Global financial markets swooned as Italy’s bond market staggered into perilous territory Wednesday, re-awakening investor fears that had sat dormant for much of the past month.

The rapid selloff in Italian bonds sent ripples throughout other financial markets, as investors sold off stocks, commodities and currencies and sought refuge in the traditionally stable and highly liquid U.S. bond market.

Toronto’s S&P/TSX composite index plunged 332.63 points or 2.7 per cent – its worst drop in more than a month – to 12,156.22, in a broad-based selloff that saw 95 per cent of the stocks on the index post declines.

The carnage was worse on the U.S.’s S&P 500 index, which slid 3.7 per cent – its worst loss since mid-August – and saw just one of its 500 stocks close higher.

The Canadian dollar lost 1.5 cents to its U.S. counterpart, ending the day at 97.61 cents (U.S.), as investors raced to U.S.-denominated holdings.

Gold, the traditional investor haven, wasn’t spared, as futures fell $7.60 to $1,791.60 an ounce on the New York Mercantile Exchange. Italian bond yields surged past 7 per cent, a level viewed by many as a danger zone.

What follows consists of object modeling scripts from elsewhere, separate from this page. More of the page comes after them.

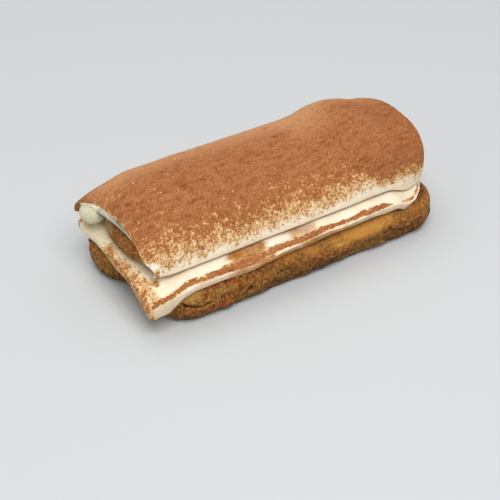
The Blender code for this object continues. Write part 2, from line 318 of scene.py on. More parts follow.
FRONT_EDGE = ("Y", -19.5, -26.3)
SLAB_TOP_SWELLS = (
    Swell(-1.1, (FRONT_EDGE,)),
    Swell(-1.2, (FRONT_EDGE, ("X", -38, -25), ("X", -9, -20))),
    Swell(-0.5, (FRONT_EDGE, ("X", -30, -38))),
    Swell(-3.2, (("X", 35, 44), ("Y", -13, -22))),
    Swell(-1.4, (("X", -56, -60),)),
    Swell(-2.3, (("X", -42, -54), ("Y", -12, -22))),
)
SLAB_THICKNESS_SWELLS = (
    Swell(-0.7, (FRONT_EDGE, ("X", -52, -40))),
    Swell(1.2, (FRONT_EDGE, ("X", 36, 44))),
    Swell(-0.7, (FRONT_EDGE, ("X", -23, -17), ("X", -1, -7))),
    Swell(-0.7, (FRONT_EDGE, ("X", 2, 9), ("X", 32, 25))),
    Swell(2.2, (("X", -47, -54), ("Y", -8, -25))),
)


@dataclass(frozen=True)
class Loaf:
    """A long body with rounded ends, an arched section and a flat foot."""

    start: float
    end: float
    middle: float
    half_width: float
    foot: float
    girth: float  # the height at which it is widest
    nose: float  # the length of each rounded end, seen from above
    crown: float = 0.0  # the rise of its top above the girth
    plan: float = 2.1  # the superellipse exponent of its ends, seen from above
    fall: float = 2.1  # the same, seen from the side
    arch: float = 2.3  # the same, of its section
    pinch: float = 0.0  # the share by which its waist is narrower

    @property
    def centre(self):
        return (self.start + self.end) / 2

    @property
    def straight(self):
        return (self.end - self.start) / 2 - self.nose

    def past(self, x):
        """How far x is into a rounded end: 0 where the end begins and 1 at its tip."""
        return min(1.0, max(0.0, abs(x - self.centre) - self.straight) / self.nose)

    def width_at(self, x):
        along = (x - self.centre) / (self.straight + self.nose)
        waist = 1 - self.pinch * cos(along * pi / 2) ** 2
        return self.half_width * waist * quarter_round(self.past(x), self.plan)

    def rise_at(self, x):
        return self.crown * quarter_round(self.past(x), self.fall)

    def arch_at(self, x):
        return self.arch

    def lean_at(self, x):
        return 0.0

    def top(self, x, y):
        """The height of its upper surface over a point, or that of its foot beside it."""
        reach = self.width_at(x)
        aside = abs(y - self.middle) / reach if reach > 0 else 1.0
        if aside >= 1:
            return self.foot
        return self.girth + self.rise_at(x) * quarter_round(aside, self.arch)

    def place(self, x, angle):
        """The point of its surface at x, with the angle going round the section from +Y up."""
        exponent = self.arch_at(x)
        aside, rise = cos(angle), sin(angle)
        size = (abs(aside) ** exponent + abs(rise) ** exponent) ** (1 / exponent)
        aside, rise = aside / size, rise / size
        y = self.middle + self.width_at(x) * aside
        if rise > 0:
            y += self.lean_at(x) * rise
            return Vector((x, y, self.girth + self.rise_at(x) * rise))
        depth = (self.girth - self.foot) * quarter_round(self.past(x), self.fall)
        return Vector((x, y, max(self.foot, self.girth + FOOT_CUT * depth * rise)))


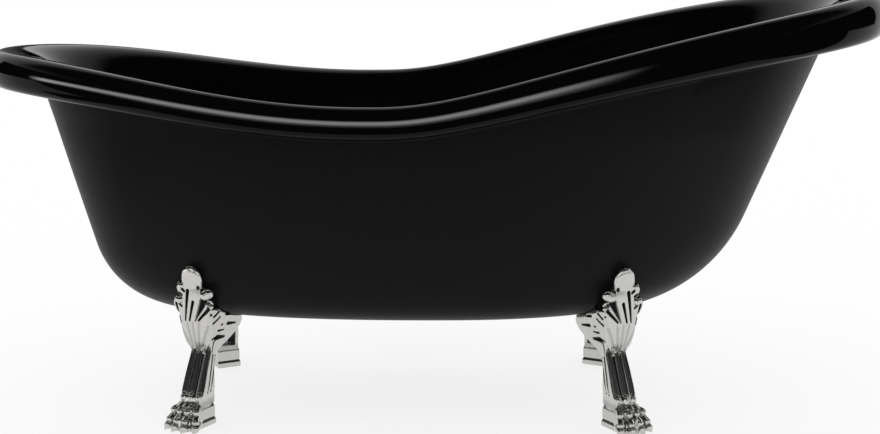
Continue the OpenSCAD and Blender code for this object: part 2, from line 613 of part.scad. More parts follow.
// The cap and the stem that slides in the flange's bar
module plug_cap() chrome() at_waste(cap_z) {
    rotate_extrude($fn = 96) polygon([[0, 0], [plug_r, 0], [plug_r, 1.5],
        for (a = [15:15:90]) [plug_r - 3 + 3 * cos(a), 1.5 + 2.5 * sin(a)],
        for (k = [0.75:-0.25:0]) [(plug_r - 3) * k, 4 + 2 * (1 - k * k)]]);
    translate([0, 0, -stem_l]) cylinder(r = stem_r, h = stem_l + 1);
}
module plug_seal() rubber() at_waste(cap_z - seal_t) ring(bore_r + 2, plug_r - 3, seal_t);

// ---------- Overflow ----------

// A dished cover that stands off the wall on a hub, so that water runs in behind its edge
module overflow_cover() chrome() at_overflow() difference() {
    union() {
        translate([0, 0, 5]) rotate_extrude($fn = 96) polygon([[0, 0], [cover_r, -1], [cover_r, 0],
            for (a = [15:15:90]) [cover_r - 4 + 4 * cos(a), 3 * sin(a)], [0, 4]]);
        translate([0, 0, -2]) cylinder(r = hub_r, h = 8);
    }
    translate([0, 0, -3]) cylinder(r = 2.6, h = 15);
    translate([0, 0, 7]) cylinder(r = 5, h = 5);
}
module overflow_screw() chrome() at_overflow() difference() {
    translate([0, 0, 7]) union() {
        cylinder(r = 4.8, h = 2.5);
        translate([0, 0, -20]) cylinder(r = 2.5, h = 21);
    }
    translate([-0.6, -6, 8.5]) cube([1.2, 12, 2]);
}
module overflow_seal() rubber() at_overflow() translate([0, 0, -inner_t - seal_t - gap])
    ring(neck_r + 0.5, neck_r + neck_rim, seal_t);

module overflow_elbow() plastic() at_overflow() {
    difference() {
        union() {
            translate([0, 0, -inner_t - seal_t - gap - 3]) cylinder(r = neck_r + neck_rim, h = 3);
            translate([0, 0, -elbow_in - elbow_below])
                cylinder(r = elbow_r, h = elbow_in + elbow_below - inner_t - seal_t - gap);
            translate([0, 0, -inner_t - 4]) cylinder(r = neck_r, h = inner_t + 2);
            translate([0, 0, -elbow_in]) rotate([0, 90, 0])
                cylinder(r = nozzle_r, h = hose_end + nozzle_l);
        }
        translate([0, 0, 3 - elbow_in - elbow_below]) cylinder(r = neck_bore_r, h = elbow_in + elbow_below);
        translate([0, 0, -elbow_in]) rotate([0, 90, 0]) cylinder(r = nozzle_r - 2, h = far);
    }
    translate([0, 0, -2 - bar_h - 6]) difference() {
        union() {
            translate([-neck_bore_r - 1, -2, 0]) cube([2 * neck_bore_r + 2, 4, bar_h]);
            cylinder(r = hub_r - 1, h = bar_h + 6);
        }
        translate([0, 0, -1]) cylinder(r = 2.5 + run_gap, h = bar_h + 8);
    }
}

// A place in the plane of the overflow, a distance down the wall and out of it
function by_overflow(down, out) = let (l = basin_foot_lean)
    [-reach(basin_form[1], floor_z, overflow_z), overflow_z]
    + down * [sin(l), -cos(l)] + out * [cos(l), sin(l)];

// The hose runs under the floor, bends up midway between the skins and ends at the elbow
HOSE = concat([for (k = [0:0.25:0.75]) [-inlet_from - k * (hose_bend_x - inlet_from), hose_z]],
    [for (a = [0:11:66]) [-hose_bend_x - hose_bend_r * sin(a), hose_z + hose_bend_r * (1 - cos(a))]],
    [by_overflow(hose_end + nozzle_l + 15, -elbow_in), by_overflow(hose_end, -elbow_in)]);
function hose_ring(i, r) = let (last = len(HOSE) - 1,
    way = HOSE[min(last, i + 1)] - HOSE[max(0, i - 1)], t = way / norm(way))
    [for (k = [0:hose_sides - 1]) let (a = 360 * k / hose_sides)
        [HOSE[i][0] + r * cos(a) * t[1], r * sin(a), HOSE[i][1] - r * cos(a) * t[0]]];
module overflow_hose() plastic() let (last = len(HOSE) - 1, rings = concat(
    [for (i = [0:last]) hose_ring(i, hose_r)], [for (i = [last:-1:0]) hose_ring(i, hose_bore)]))
    polyhedron([for (r = rings) each r], sides(len(rings), hose_sides, len(rings)), convexity = 8);

module hose_clip() {
    ring(hose_r + gap, hose_r + gap + 1.2, 9);
    translate([-4, hose_r + gap + 0.6, 0]) cube([8, 5, 9]);
}
module hose_clips() steel() {
    translate([-inlet_from - 6, 0, hose_z]) rotate([0, -90, 0]) hose_clip();
    at_overflow() translate([hose_end + 6, 0, -elbow_in]) rotate([0, 90, 0]) hose_clip();
}

// ---------- Assembly ----------

inner_shell();
outer_shell();
base_board();
for (e = ENDS) {
    foot(e);
    foot_bracket(e);
    foot_block(e);
    leveller_screw(e);
    leveller_pad(e);
}
leveller_lock_nuts();
foot_screws();
bracket_bolts();
bracket_washers();
block_inserts();
waste_flange();
waste_top_seal();
waste_bottom_seal();
waste_body();
plug_cap();
plug_seal();
overflow_cover();
overflow_screw();
overflow_seal();
overflow_elbow();
overflow_hose();
hose_clips();
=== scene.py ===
"""A double-skinned slipper bath with a rolled rim, on four cast lion's-paw feet, with its waste and overflow.

The bath's lengths are millimetres until a mesh is made, which scales them to metres, and the studio's are
metres. The axes are the frame's: +X points to the high head end, -X to the low foot end with the waste, -Y to
the front and +Z up.
"""

import logging
import math
from dataclasses import dataclass, replace
from enum import Enum
from typing import Iterable, Sequence

import bmesh
import bpy
import numpy as np
from mathutils import Matrix

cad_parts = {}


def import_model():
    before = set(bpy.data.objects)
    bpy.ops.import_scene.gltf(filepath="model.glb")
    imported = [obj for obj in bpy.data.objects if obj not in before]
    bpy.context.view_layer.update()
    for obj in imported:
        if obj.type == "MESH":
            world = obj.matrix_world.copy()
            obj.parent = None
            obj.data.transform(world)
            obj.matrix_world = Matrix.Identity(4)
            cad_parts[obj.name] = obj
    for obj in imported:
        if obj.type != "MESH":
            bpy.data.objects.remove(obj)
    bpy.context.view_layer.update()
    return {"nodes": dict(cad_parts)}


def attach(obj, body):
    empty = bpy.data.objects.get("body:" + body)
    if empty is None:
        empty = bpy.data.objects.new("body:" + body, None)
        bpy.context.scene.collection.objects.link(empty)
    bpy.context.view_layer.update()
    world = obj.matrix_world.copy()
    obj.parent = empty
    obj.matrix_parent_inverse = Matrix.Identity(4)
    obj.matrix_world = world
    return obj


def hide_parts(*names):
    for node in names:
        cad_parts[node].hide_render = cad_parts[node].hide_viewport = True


LOG = logging.getLogger("bath")
MM = 0.001
IMAGE_WIDTH = 880
CASTING_STEP = 1.25
Array = np.ndarray
Profile = tuple[tuple[float, float], ...]


class Hand(Enum):
    """The end that a foot stands at, seen from the front, valued by its direction along X."""

    LEFT = -1
    RIGHT = 1


class Row(Enum):
    """The near and the far row of feet, valued by their direction along Y."""

    FRONT = -1
    BACK = 1


# ---------------------------------------------------------------- nodes and materials


def linear(code: str) -> tuple[float, float, float, float]:
    """Turn an sRGB hex colour into linear red, green, blue and alpha.

    Args:
        code: Six hex digits after a hash sign.

    Returns:
        The linear colour with alpha 1.
    """
    srgb = np.array([int(code[i:i + 2], 16) for i in (1, 3, 5)]) / 255
    rgb = np.where(srgb <= 0.04045, srgb / 12.92, ((srgb + 0.055) / 1.055) ** 2.4)
    return (*(float(v) for v in rgb), 1.0)


def add_node(tree: bpy.types.NodeTree, kind: str, settings: dict | None = None, **links) -> bpy.types.Node:
    """Add a node with its settings, and link or set its inputs.

    Args:
        tree: The node tree that gets the node.
        kind: The node's type name.
        settings: Properties of the node itself.
        **links: Inputs by name, with underscores for spaces, or by number as i0, i1 and so on. A socket
            is linked and any other value is set.

    Returns:
        The new node.
    """
    node = tree.nodes.new(kind)
    for key, value in (settings or {}).items():
        setattr(node, key, value)
    for key, value in links.items():
        socket = node.inputs[int(key[1:])] if key[1:].isdigit() else node.inputs[key.replace("_", " ")]
        if isinstance(value, bpy.types.NodeSocket):
            tree.links.new(value, socket)
        else:
            socket.default_value = value
    return node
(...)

“The 7-per-cent threshold was psychologically significant,” said Colin Stewart, head of hedge fund manager JC Clark Ltd. “There’s a tug-of-war between people who think North American conditions are not so bad … and the uncertainty coming from Europe. [On Wednesday] Europe won out.”

A key trigger to the selloff, market watchers said, was a decision by the London-based clearing house that handles Italian bonds, LCH:Clearnet, to increase the margin requirement for holders of the Italian debt. The move forced many leveraged holders of government debt to liquidate other assets in order to cover the increased margin requirements, putting downward pressure on stocks and other assets.

For stocks, the selling snowballed shortly after the North American opening bell, when the S&P 500 fell below its 200-day moving average of 1,273, a critical technical trading level. That triggered widespread “stop-loss” selling by computerized trading systems set up to automatically sell once the 200-day average was breached, fuelling the day’s deep losses.

“There were a whole bunch of mechanical things going on,” said Robert McWhirter, president of hedge fund company Selective Asset Management Inc.

Murray Belzberg, CEO at Perennial Asset Management, suggested that investors had blinders on when they jumped back into the stock market with both feet last month, encouraged by some improving economic numbers and cheap stock valuations. That left markets susceptible to sharp drops once the reality of the high-risk, low-economic growth environment hit home again.

“We’ve been positioning for this for the past month,” he said. “Our general view is negative. The solutions they’ve been offering [for Europe]aren’t really solutions.”

“When you get a day like this, after [the gains]we’ve had the past few weeks, it scares people,” said Mr. Stewart of JC Clark. “They wonder if we’re going back to the way things were in September.”